* [EXERCISE DESCRIPTION] Below is the data. Give it again, complete and exact.

(Rows from a 3D modeling dataset)
____________
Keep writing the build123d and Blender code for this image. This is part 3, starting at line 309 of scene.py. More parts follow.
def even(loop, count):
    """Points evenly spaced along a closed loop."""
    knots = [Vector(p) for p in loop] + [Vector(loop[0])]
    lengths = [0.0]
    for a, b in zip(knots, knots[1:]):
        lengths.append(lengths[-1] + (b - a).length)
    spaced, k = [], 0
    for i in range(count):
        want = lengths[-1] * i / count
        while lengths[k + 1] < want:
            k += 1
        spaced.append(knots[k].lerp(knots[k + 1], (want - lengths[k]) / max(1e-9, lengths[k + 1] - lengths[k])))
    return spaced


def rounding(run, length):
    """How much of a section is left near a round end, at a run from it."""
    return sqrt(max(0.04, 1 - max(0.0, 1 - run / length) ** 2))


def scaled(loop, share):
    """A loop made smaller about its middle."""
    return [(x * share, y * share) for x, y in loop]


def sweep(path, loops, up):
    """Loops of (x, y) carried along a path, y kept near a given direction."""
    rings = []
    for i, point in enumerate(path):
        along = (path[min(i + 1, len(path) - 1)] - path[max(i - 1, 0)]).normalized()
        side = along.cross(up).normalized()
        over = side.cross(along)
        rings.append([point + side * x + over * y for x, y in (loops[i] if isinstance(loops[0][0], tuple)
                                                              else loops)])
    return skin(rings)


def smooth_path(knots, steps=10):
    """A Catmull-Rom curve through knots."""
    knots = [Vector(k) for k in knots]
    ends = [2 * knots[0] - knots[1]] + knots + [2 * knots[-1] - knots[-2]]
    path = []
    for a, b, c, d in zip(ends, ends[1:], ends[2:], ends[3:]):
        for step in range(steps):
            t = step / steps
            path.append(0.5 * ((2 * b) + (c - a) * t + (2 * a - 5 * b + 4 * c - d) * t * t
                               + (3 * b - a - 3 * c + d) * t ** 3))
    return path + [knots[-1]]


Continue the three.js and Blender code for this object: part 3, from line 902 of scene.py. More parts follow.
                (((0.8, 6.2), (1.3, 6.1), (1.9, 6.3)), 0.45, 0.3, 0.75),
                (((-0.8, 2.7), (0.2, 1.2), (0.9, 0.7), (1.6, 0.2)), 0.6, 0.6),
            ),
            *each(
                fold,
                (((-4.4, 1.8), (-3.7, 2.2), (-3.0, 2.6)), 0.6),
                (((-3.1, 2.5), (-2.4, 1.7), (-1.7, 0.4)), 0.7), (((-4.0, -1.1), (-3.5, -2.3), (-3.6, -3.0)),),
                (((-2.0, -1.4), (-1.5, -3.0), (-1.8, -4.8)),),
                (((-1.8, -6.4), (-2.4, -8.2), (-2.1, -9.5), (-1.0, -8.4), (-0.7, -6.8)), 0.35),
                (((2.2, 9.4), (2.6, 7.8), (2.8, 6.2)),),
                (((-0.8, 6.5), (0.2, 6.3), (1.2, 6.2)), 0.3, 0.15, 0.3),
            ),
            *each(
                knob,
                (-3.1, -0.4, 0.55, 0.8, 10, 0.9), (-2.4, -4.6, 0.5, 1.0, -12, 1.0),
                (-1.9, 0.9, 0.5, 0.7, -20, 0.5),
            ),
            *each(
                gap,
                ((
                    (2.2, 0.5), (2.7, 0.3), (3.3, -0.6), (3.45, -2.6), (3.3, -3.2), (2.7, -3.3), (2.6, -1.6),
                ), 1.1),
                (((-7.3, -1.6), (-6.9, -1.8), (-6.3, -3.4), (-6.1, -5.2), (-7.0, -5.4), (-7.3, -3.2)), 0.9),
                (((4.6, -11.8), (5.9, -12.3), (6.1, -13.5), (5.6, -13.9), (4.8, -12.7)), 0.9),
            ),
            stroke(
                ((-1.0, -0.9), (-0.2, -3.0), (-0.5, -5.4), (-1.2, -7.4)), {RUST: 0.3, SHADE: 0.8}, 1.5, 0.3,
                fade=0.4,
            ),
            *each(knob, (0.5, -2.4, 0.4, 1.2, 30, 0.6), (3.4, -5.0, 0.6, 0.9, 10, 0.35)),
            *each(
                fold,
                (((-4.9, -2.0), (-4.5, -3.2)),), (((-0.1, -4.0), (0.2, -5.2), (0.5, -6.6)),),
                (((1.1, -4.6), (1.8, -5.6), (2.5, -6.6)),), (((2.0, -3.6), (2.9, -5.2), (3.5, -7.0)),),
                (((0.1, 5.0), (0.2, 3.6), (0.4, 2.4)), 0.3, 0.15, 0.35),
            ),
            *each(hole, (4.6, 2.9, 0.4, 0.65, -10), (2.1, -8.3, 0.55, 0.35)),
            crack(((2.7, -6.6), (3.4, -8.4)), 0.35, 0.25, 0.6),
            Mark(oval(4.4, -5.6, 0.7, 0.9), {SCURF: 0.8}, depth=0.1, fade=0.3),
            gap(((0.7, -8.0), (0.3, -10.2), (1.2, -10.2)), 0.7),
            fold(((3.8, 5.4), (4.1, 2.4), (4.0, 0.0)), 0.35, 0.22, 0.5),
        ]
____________
* [PROBLEM SOLUTION]
Keep writing the build123d and Blender code for this image. This is part 3, starting at line 309 of scene.py. More parts follow.
def even(loop, count):
    """Points evenly spaced along a closed loop."""
    knots = [Vector(p) for p in loop] + [Vector(loop[0])]
    lengths = [0.0]
    for a, b in zip(knots, knots[1:]):
        lengths.append(lengths[-1] + (b - a).length)
    spaced, k = [], 0
    for i in range(count):
        want = lengths[-1] * i / count
        while lengths[k + 1] < want:
            k += 1
        spaced.append(knots[k].lerp(knots[k + 1], (want - lengths[k]) / max(1e-9, lengths[k + 1] - lengths[k])))
    return spaced


def rounding(run, length):
    """How much of a section is left near a round end, at a run from it."""
    return sqrt(max(0.04, 1 - max(0.0, 1 - run / length) ** 2))


def scaled(loop, share):
    """A loop made smaller about its middle."""
    return [(x * share, y * share) for x, y in loop]


def sweep(path, loops, up):
    """Loops of (x, y) carried along a path, y kept near a given direction."""
    rings = []
    for i, point in enumerate(path):
        along = (path[min(i + 1, len(path) - 1)] - path[max(i - 1, 0)]).normalized()
        side = along.cross(up).normalized()
        over = side.cross(along)
        rings.append([point + side * x + over * y for x, y in (loops[i] if isinstance(loops[0][0], tuple)
                                                              else loops)])
    return skin(rings)


def smooth_path(knots, steps=10):
    """A Catmull-Rom curve through knots."""
    knots = [Vector(k) for k in knots]
    ends = [2 * knots[0] - knots[1]] + knots + [2 * knots[-1] - knots[-2]]
    path = []
    for a, b, c, d in zip(ends, ends[1:], ends[2:], ends[3:]):
        for step in range(steps):
            t = step / steps
            path.append(0.5 * ((2 * b) + (c - a) * t + (2 * a - 5 * b + 4 * c - d) * t * t
                               + (3 * b - a - 3 * c + d) * t ** 3))
    return path + [knots[-1]]


Continue the three.js and Blender code for this object: part 3, from line 902 of scene.py. More parts follow.
                (((0.8, 6.2), (1.3, 6.1), (1.9, 6.3)), 0.45, 0.3, 0.75),
                (((-0.8, 2.7), (0.2, 1.2), (0.9, 0.7), (1.6, 0.2)), 0.6, 0.6),
            ),
            *each(
                fold,
                (((-4.4, 1.8), (-3.7, 2.2), (-3.0, 2.6)), 0.6),
                (((-3.1, 2.5), (-2.4, 1.7), (-1.7, 0.4)), 0.7), (((-4.0, -1.1), (-3.5, -2.3), (-3.6, -3.0)),),
                (((-2.0, -1.4), (-1.5, -3.0), (-1.8, -4.8)),),
                (((-1.8, -6.4), (-2.4, -8.2), (-2.1, -9.5), (-1.0, -8.4), (-0.7, -6.8)), 0.35),
                (((2.2, 9.4), (2.6, 7.8), (2.8, 6.2)),),
                (((-0.8, 6.5), (0.2, 6.3), (1.2, 6.2)), 0.3, 0.15, 0.3),
            ),
            *each(
                knob,
                (-3.1, -0.4, 0.55, 0.8, 10, 0.9), (-2.4, -4.6, 0.5, 1.0, -12, 1.0),
                (-1.9, 0.9, 0.5, 0.7, -20, 0.5),
            ),
            *each(
                gap,
                ((
                    (2.2, 0.5), (2.7, 0.3), (3.3, -0.6), (3.45, -2.6), (3.3, -3.2), (2.7, -3.3), (2.6, -1.6),
                ), 1.1),
                (((-7.3, -1.6), (-6.9, -1.8), (-6.3, -3.4), (-6.1, -5.2), (-7.0, -5.4), (-7.3, -3.2)), 0.9),
                (((4.6, -11.8), (5.9, -12.3), (6.1, -13.5), (5.6, -13.9), (4.8, -12.7)), 0.9),
            ),
            stroke(
                ((-1.0, -0.9), (-0.2, -3.0), (-0.5, -5.4), (-1.2, -7.4)), {RUST: 0.3, SHADE: 0.8}, 1.5, 0.3,
                fade=0.4,
            ),
            *each(knob, (0.5, -2.4, 0.4, 1.2, 30, 0.6), (3.4, -5.0, 0.6, 0.9, 10, 0.35)),
            *each(
                fold,
                (((-4.9, -2.0), (-4.5, -3.2)),), (((-0.1, -4.0), (0.2, -5.2), (0.5, -6.6)),),
                (((1.1, -4.6), (1.8, -5.6), (2.5, -6.6)),), (((2.0, -3.6), (2.9, -5.2), (3.5, -7.0)),),
                (((0.1, 5.0), (0.2, 3.6), (0.4, 2.4)), 0.3, 0.15, 0.35),
            ),
            *each(hole, (4.6, 2.9, 0.4, 0.65, -10), (2.1, -8.3, 0.55, 0.35)),
            crack(((2.7, -6.6), (3.4, -8.4)), 0.35, 0.25, 0.6),
            Mark(oval(4.4, -5.6, 0.7, 0.9), {SCURF: 0.8}, depth=0.1, fade=0.3),
            gap(((0.7, -8.0), (0.3, -10.2), (1.2, -10.2)), 0.7),
            fold(((3.8, 5.4), (4.1, 2.4), (4.0, 0.0)), 0.35, 0.22, 0.5),
        ]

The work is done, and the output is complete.